▶ **Listing**
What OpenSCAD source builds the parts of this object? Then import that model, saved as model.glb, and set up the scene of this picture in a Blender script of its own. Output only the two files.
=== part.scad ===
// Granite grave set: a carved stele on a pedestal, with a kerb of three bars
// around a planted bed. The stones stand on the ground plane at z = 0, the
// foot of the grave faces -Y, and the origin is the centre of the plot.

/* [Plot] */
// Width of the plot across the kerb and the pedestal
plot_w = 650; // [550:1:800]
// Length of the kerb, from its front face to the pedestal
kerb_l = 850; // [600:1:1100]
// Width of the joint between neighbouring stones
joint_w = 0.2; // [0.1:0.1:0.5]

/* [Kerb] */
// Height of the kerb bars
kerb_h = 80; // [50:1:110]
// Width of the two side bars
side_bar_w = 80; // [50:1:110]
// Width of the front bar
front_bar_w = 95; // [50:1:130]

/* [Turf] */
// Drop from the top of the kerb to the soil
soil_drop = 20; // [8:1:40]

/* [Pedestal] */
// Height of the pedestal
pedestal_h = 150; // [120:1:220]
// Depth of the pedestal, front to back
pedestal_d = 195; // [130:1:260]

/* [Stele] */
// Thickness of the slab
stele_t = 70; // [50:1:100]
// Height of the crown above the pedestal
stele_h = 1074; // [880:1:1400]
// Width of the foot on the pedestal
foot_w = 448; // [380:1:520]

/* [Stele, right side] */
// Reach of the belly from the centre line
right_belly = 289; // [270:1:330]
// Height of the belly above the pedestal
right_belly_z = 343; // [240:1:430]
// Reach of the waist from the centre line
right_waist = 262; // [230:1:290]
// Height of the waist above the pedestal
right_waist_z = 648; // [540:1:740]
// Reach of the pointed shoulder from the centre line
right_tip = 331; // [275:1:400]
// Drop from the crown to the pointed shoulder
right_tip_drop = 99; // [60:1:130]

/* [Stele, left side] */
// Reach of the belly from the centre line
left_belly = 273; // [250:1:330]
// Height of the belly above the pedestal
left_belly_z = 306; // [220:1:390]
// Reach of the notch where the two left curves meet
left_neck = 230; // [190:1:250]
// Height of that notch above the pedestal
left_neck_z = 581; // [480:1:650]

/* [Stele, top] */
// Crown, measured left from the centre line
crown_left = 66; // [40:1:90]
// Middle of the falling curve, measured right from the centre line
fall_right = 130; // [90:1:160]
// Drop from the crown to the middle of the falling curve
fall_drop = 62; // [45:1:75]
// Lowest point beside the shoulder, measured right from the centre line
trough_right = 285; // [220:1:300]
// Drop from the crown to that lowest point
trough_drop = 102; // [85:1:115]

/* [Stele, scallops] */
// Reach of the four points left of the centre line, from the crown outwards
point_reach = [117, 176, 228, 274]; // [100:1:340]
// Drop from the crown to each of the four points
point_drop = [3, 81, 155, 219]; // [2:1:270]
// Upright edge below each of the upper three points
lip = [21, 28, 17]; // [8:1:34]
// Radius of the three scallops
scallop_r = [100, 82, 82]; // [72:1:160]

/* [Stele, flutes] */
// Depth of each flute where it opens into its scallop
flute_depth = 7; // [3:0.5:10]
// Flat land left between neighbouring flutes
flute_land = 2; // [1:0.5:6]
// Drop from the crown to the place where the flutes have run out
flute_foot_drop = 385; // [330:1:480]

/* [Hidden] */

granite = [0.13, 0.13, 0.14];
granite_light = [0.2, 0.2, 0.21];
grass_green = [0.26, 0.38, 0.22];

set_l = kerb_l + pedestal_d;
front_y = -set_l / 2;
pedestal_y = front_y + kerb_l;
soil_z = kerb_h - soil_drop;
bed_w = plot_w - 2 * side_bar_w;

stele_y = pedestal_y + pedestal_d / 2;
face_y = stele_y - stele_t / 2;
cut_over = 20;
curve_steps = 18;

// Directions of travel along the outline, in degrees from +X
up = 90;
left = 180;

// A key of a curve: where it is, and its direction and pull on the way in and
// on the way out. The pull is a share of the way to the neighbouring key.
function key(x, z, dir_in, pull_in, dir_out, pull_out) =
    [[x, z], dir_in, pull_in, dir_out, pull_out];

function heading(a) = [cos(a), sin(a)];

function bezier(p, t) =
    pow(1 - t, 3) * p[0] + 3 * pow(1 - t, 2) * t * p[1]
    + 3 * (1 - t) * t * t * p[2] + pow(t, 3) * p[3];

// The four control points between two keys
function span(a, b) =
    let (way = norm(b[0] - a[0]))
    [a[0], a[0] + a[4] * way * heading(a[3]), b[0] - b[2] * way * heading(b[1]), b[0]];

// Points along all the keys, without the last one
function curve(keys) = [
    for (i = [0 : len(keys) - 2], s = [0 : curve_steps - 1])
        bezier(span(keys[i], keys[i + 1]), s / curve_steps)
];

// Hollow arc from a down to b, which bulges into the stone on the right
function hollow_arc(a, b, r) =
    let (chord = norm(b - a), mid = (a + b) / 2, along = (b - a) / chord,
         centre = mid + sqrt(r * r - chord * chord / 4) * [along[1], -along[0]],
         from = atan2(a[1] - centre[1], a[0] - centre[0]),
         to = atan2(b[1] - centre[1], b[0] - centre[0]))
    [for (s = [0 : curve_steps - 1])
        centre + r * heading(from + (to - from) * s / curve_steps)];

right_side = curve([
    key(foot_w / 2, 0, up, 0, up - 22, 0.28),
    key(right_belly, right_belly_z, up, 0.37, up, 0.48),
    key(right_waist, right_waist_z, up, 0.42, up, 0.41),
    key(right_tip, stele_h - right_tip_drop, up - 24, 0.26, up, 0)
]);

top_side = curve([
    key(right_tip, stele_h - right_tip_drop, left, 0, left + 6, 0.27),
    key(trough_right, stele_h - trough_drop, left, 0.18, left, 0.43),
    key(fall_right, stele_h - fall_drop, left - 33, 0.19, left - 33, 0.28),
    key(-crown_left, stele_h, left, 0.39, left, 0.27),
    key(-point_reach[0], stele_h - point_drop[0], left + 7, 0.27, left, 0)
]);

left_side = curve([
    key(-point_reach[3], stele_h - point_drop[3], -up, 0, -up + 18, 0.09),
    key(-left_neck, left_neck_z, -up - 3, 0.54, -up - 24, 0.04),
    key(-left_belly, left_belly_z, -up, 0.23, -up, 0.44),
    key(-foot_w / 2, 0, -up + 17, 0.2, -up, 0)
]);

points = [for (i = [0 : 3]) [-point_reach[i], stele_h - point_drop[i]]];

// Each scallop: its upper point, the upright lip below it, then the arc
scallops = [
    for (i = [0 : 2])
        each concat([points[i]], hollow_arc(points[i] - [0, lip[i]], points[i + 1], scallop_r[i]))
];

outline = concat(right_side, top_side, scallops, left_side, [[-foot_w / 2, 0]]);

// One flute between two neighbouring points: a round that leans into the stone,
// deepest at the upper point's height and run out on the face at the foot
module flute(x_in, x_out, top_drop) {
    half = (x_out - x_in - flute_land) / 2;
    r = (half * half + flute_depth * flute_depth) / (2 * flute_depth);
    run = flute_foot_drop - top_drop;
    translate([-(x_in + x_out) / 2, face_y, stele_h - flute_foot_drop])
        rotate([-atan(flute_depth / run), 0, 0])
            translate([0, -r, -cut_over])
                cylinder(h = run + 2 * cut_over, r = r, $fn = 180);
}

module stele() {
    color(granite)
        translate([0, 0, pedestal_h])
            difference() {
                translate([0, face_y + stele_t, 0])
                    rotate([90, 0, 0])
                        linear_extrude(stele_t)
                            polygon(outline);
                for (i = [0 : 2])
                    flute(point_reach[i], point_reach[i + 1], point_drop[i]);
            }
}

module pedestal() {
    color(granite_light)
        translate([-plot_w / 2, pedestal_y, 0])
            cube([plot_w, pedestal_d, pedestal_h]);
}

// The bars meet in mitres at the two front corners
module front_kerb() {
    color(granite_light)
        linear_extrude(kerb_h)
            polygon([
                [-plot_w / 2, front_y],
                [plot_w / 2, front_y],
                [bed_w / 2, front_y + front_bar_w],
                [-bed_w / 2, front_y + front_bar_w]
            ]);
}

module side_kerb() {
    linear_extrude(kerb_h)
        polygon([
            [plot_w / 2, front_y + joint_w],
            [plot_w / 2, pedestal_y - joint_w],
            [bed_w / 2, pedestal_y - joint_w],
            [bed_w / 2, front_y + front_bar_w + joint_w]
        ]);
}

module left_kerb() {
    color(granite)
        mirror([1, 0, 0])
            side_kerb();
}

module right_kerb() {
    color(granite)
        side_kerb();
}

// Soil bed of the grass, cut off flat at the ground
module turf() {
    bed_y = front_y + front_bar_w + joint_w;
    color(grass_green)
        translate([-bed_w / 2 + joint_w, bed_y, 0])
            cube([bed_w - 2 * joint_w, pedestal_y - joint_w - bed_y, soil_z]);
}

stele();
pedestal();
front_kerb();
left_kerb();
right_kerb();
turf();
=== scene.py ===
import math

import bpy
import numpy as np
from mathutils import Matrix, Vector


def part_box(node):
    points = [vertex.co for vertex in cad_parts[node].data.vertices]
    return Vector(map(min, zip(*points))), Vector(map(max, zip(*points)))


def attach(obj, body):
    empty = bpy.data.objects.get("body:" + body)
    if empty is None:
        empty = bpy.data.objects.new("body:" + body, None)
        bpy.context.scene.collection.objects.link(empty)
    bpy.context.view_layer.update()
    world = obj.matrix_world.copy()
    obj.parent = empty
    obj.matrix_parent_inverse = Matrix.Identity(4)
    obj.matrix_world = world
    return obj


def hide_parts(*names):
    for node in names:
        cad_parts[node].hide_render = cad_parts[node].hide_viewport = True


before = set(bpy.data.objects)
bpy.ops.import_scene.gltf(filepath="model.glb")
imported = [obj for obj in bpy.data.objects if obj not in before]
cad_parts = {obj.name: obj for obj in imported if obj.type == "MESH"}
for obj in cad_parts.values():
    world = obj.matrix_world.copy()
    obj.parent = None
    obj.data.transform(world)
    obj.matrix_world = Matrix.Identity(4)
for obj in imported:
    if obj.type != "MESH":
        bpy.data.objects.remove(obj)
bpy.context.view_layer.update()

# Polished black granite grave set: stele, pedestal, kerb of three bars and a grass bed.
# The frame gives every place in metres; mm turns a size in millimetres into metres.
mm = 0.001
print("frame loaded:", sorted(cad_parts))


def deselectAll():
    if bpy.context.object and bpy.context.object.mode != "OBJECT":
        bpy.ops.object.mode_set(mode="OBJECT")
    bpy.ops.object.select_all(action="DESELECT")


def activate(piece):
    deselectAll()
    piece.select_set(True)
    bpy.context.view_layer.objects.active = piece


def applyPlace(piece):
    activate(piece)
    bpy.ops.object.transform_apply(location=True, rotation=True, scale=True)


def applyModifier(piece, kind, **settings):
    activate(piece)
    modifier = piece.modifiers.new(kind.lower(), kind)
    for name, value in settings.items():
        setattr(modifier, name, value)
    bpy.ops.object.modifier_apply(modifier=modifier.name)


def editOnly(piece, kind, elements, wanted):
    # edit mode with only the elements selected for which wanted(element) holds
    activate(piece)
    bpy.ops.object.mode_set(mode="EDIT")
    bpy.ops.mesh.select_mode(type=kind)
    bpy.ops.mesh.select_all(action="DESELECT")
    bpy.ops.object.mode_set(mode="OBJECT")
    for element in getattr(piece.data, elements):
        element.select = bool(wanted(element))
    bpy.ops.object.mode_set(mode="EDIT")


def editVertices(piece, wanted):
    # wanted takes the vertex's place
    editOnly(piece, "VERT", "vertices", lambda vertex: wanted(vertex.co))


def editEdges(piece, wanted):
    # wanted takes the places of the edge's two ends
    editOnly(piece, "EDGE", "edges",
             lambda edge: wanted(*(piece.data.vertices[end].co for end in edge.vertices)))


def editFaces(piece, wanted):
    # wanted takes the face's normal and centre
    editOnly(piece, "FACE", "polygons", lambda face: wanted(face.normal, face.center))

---

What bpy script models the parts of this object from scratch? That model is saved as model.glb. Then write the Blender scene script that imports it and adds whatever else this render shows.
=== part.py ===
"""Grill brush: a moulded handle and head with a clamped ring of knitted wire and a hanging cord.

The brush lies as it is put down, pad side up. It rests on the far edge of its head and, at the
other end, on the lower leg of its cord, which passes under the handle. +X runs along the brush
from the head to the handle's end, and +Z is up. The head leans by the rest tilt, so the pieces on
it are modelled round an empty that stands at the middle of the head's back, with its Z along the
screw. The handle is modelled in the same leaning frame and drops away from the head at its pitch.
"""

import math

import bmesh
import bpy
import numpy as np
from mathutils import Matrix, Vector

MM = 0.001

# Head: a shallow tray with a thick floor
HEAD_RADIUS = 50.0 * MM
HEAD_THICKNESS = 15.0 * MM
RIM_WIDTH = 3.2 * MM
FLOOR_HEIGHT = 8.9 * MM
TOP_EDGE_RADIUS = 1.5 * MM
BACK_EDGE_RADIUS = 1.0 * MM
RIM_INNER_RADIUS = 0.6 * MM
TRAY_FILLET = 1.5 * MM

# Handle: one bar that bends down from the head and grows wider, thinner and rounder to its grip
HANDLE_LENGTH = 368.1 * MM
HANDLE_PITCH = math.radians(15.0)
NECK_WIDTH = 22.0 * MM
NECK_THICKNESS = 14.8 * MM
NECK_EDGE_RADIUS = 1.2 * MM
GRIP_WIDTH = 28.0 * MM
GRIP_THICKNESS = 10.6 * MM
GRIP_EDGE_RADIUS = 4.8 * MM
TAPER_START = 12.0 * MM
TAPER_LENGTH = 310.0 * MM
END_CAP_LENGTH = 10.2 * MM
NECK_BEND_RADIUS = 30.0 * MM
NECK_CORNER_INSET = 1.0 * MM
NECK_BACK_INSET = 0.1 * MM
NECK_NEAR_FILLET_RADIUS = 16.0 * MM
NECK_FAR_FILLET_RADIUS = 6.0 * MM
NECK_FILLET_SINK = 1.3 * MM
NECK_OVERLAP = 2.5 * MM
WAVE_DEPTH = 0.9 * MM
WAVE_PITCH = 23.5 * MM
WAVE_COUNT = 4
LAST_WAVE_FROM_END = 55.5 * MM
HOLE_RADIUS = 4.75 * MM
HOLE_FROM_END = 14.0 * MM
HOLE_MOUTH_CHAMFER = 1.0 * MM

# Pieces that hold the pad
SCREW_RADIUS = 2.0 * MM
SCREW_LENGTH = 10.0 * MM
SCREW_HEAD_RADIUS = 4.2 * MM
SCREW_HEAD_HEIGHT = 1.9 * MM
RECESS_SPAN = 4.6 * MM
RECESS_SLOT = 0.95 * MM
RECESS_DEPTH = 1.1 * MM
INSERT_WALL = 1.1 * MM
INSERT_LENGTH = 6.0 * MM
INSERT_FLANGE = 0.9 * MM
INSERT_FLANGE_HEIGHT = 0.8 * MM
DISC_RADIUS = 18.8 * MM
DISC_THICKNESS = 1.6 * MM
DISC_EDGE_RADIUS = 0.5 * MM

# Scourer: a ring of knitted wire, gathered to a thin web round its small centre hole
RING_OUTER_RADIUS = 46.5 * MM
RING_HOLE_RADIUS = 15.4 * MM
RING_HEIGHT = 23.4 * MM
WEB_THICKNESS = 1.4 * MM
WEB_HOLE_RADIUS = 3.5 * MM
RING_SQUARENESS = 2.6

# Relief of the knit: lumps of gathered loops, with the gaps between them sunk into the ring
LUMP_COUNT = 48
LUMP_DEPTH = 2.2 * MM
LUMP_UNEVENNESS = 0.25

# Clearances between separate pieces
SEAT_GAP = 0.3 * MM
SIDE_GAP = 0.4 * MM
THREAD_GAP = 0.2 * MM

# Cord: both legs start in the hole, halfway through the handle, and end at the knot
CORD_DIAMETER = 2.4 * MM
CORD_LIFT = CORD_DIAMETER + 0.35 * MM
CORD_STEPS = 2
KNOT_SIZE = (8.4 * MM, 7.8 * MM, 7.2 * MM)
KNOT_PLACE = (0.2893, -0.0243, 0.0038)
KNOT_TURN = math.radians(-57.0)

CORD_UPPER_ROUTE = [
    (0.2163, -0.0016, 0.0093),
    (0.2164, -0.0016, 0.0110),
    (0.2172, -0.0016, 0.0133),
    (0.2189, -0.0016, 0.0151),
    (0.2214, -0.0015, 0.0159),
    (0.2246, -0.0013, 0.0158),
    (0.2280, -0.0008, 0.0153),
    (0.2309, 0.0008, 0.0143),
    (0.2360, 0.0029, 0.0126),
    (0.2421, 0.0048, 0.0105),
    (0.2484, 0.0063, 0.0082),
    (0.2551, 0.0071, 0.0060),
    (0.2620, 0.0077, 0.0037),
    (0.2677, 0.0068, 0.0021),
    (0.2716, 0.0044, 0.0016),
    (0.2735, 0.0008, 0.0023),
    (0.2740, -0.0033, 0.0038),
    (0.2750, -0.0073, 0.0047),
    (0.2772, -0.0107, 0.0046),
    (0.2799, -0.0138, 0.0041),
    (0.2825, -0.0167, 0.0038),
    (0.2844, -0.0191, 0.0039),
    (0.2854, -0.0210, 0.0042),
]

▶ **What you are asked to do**
Within the listing above, the range opens at the line with "at the ground" and closes at the line with "before = set(bpy.data.objects)". Reproduce exactly the lines of that range, including both ends.

▶ **Written response**
// Soil bed of the grass, cut off flat at the ground
module turf() {
    bed_y = front_y + front_bar_w + joint_w;
    color(grass_green)
        translate([-bed_w / 2 + joint_w, bed_y, 0])
            cube([bed_w - 2 * joint_w, pedestal_y - joint_w - bed_y, soil_z]);
}

stele();
pedestal();
front_kerb();
left_kerb();
right_kerb();
turf();
=== scene.py ===
import math

import bpy
import numpy as np
from mathutils import Matrix, Vector


def part_box(node):
    points = [vertex.co for vertex in cad_parts[node].data.vertices]
    return Vector(map(min, zip(*points))), Vector(map(max, zip(*points)))


def attach(obj, body):
    empty = bpy.data.objects.get("body:" + body)
    if empty is None:
        empty = bpy.data.objects.new("body:" + body, None)
        bpy.context.scene.collection.objects.link(empty)
    bpy.context.view_layer.update()
    world = obj.matrix_world.copy()
    obj.parent = empty
    obj.matrix_parent_inverse = Matrix.Identity(4)
    obj.matrix_world = world
    return obj


def hide_parts(*names):
    for node in names:
        cad_parts[node].hide_render = cad_parts[node].hide_viewport = True


before = set(bpy.data.objects)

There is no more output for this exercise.